FT of step function is this: $\sum_{n\ odd}\frac{4}{n\pi}e^{iwt}-e^{-iwt}$
FT of signum function: 1/(pi*i*f)
I need the exponential form but I can convert.

Last edited: Feb 14, 2013
2. Feb 14, 2013

### Mute

Do you want the fourier transform, or the fourier series? Since your functions are periodic, I assume you really should want the series; I'm not sure the transform is well-defined (at least I was having trouble getting the transform to work out).

Let me focus on your (1). The second should be similar. You know that $\mbox{sgn}(x)$ just gives the sign of its argument, x, which means that you basically just have a piecewise constant integrand.

The easiest way to approach it, or at least the most straight-forward, would be to split the fourier integral up in regions where $\cos(2\pi z/\Lambda)$ is positive and regions where it is negative.

If you were doing an actual fourier transform, there are infinitely many regions where it is positive, and infinitely many where it is negative, so you will have a sum over each kind of integral. I wasn't able to get the sum to work out to something sensible, though there's a fair chance I was making a mistake.

If you are computing a fourier series, then your integrals for the coefficients are not over infinite bounds, but only the period of your periodic function. You can still split up the integral into pieces, but there are only a few of them now, so it will be easier to manage.

For part (2), it looks like you basically just have an additional constant term. Do you know what the fourier transform representation or the fourier series representation of a constant is?

Does this help you get started, or should I explain my suggestion in more detail?

Last edited: Feb 14, 2013
3. Feb 14, 2013

### snickersnee

FT of a constant is a multiple of the delta function.
Is this possible by just using tables? I just need the result. For example, in a table we can find the FT of the signum and the FT of the cosine. Is there any way to combine them?

4. Feb 14, 2013

### Mute

No, you can't find the fourier series by just knowing the fourier transform of the signum and the fourier transform of the cosine.

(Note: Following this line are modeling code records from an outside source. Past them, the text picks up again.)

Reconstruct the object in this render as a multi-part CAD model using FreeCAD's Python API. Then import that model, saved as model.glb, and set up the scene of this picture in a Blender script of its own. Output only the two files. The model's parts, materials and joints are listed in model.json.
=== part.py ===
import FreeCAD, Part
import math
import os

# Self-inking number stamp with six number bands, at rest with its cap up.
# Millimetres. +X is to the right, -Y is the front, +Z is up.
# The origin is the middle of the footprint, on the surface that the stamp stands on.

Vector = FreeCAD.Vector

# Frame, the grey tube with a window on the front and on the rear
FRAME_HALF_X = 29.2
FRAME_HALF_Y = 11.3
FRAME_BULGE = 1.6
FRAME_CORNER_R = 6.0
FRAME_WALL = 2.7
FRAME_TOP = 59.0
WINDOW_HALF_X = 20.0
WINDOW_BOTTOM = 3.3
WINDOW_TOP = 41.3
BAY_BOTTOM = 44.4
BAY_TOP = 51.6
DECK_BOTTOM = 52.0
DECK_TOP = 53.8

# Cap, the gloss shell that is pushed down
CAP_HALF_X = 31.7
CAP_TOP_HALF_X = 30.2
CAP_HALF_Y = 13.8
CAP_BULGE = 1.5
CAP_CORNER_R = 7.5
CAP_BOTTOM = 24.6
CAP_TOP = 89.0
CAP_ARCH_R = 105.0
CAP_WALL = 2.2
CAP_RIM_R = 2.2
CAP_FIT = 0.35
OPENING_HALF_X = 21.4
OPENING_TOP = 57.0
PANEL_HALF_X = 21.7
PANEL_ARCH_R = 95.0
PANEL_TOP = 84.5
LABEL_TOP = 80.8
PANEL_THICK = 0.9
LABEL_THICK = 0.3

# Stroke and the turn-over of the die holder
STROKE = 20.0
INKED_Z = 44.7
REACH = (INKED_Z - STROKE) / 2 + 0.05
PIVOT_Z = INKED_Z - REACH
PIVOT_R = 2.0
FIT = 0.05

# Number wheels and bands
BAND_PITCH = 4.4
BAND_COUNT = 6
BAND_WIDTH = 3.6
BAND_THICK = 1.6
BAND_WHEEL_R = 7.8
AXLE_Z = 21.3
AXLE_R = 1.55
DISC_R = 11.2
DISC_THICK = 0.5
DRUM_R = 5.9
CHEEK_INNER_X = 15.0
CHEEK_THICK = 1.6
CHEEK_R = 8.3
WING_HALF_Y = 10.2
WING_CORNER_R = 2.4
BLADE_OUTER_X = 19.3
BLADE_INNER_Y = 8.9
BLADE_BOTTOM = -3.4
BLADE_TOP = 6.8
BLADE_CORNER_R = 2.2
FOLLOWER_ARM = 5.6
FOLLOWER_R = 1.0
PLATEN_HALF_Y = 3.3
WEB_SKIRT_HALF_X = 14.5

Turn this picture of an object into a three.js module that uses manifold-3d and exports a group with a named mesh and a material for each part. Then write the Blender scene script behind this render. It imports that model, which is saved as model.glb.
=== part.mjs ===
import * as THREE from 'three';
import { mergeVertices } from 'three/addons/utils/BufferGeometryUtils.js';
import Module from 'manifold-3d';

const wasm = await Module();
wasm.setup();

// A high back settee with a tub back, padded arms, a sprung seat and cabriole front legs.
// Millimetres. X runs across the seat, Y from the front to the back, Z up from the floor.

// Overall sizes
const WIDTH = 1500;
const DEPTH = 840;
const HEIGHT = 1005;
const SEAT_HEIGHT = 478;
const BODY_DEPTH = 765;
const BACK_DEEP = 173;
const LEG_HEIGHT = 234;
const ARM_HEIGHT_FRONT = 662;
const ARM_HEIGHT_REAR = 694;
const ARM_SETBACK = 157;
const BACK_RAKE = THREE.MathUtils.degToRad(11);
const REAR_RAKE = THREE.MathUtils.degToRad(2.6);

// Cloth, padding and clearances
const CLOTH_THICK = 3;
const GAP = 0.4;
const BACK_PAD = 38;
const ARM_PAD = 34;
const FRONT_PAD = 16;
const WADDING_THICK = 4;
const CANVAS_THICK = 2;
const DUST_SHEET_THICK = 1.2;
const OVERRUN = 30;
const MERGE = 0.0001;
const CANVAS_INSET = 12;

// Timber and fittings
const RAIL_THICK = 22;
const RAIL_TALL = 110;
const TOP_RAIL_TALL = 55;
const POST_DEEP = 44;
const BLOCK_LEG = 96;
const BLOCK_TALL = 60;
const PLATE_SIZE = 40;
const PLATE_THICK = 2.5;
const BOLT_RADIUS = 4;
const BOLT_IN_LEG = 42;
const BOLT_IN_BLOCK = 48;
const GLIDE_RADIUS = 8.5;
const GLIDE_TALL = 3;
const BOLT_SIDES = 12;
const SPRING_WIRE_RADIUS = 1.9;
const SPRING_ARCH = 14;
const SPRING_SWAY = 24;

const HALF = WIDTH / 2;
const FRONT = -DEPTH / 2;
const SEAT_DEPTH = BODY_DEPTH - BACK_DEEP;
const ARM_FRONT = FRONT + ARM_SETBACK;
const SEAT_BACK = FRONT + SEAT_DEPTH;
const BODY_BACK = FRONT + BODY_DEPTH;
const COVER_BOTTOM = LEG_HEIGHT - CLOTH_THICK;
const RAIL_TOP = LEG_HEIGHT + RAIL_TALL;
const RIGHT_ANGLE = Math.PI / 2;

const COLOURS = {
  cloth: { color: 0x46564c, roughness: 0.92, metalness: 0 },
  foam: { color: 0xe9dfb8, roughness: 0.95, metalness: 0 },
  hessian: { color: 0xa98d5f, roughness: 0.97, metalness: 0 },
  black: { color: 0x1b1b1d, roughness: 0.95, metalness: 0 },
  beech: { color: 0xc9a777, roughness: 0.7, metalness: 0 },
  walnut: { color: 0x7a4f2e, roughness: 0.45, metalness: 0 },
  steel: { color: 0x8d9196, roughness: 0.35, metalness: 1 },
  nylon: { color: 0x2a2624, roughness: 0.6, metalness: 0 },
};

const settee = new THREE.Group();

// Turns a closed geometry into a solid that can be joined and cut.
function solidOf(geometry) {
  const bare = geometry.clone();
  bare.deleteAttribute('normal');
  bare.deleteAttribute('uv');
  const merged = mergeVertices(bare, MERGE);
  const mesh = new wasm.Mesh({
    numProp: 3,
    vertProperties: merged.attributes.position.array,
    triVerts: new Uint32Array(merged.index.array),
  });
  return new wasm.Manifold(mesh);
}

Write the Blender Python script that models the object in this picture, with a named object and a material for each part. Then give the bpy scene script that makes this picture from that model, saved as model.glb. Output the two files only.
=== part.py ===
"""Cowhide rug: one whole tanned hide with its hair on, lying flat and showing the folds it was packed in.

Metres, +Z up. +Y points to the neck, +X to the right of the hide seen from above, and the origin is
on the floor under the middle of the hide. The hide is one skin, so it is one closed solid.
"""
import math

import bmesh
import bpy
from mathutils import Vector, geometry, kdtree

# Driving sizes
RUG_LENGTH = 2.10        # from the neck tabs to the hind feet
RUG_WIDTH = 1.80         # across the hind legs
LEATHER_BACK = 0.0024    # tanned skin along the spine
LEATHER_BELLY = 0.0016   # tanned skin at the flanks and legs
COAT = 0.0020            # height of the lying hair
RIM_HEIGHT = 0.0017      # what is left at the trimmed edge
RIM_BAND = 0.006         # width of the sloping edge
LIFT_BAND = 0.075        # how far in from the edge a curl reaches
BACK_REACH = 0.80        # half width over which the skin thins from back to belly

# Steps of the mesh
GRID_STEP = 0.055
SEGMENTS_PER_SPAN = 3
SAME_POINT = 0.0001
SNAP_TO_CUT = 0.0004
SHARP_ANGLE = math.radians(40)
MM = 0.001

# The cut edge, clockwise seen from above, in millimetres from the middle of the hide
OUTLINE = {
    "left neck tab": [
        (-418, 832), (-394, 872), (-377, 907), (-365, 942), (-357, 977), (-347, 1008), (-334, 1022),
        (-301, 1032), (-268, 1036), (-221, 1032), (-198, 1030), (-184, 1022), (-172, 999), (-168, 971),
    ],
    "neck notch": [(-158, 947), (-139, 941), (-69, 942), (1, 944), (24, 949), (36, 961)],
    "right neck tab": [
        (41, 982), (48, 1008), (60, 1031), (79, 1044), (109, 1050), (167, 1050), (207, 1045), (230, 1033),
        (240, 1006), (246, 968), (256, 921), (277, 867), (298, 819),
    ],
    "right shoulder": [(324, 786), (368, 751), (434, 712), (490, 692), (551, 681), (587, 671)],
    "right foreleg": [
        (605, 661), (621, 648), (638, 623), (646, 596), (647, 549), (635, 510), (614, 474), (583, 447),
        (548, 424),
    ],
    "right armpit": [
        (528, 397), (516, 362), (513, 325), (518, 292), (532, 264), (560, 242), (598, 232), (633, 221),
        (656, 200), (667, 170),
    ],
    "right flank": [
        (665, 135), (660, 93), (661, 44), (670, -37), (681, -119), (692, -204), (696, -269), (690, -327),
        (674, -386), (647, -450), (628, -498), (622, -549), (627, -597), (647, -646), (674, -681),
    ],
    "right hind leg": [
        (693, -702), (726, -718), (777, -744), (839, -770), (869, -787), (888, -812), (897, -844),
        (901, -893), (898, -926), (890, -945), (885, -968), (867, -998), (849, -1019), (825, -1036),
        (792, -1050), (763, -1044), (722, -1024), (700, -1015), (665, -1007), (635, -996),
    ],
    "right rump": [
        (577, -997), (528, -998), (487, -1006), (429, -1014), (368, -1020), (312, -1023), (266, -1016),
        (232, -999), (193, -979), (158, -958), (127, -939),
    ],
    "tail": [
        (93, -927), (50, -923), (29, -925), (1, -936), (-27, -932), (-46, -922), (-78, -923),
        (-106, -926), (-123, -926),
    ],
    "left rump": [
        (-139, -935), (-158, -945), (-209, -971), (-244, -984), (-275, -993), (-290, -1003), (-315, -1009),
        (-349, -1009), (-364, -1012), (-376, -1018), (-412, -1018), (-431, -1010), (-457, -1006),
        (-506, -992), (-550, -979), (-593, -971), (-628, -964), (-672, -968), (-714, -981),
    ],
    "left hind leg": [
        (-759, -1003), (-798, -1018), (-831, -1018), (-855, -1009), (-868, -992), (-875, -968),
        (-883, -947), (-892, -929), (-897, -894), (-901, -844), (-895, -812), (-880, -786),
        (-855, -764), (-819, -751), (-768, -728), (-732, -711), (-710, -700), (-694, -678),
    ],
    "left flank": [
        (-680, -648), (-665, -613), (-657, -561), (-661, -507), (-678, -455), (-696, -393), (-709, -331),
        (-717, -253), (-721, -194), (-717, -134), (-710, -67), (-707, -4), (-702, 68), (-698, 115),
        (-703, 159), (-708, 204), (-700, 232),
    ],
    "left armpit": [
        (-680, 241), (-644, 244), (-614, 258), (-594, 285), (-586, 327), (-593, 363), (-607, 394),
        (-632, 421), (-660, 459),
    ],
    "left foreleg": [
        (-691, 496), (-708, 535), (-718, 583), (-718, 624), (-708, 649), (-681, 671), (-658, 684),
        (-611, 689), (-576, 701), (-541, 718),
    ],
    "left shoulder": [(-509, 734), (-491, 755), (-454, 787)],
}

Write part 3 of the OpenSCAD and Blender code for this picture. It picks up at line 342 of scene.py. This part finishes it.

What you can do, however, is think about what kind of function $\mbox{sgn}(\cos(2\pi x/\Lambda))$ represents, and see if you can find a fourier series for that kind of function. Hint: plot $\mbox{sgn}(\cos(2\pi x/\Lambda))$; what kind of wave is that?

5. Feb 14, 2013

### Ray Vickson

In (1) you have written, essentially,
$$\frac{\cos(2 \pi z)}{\Lambda}.$$
Is that what you want, or did you really mean
$$\cos\left(\frac{2 \pi z}{\Lambda}\right) ?$$

Last edited: Feb 14, 2013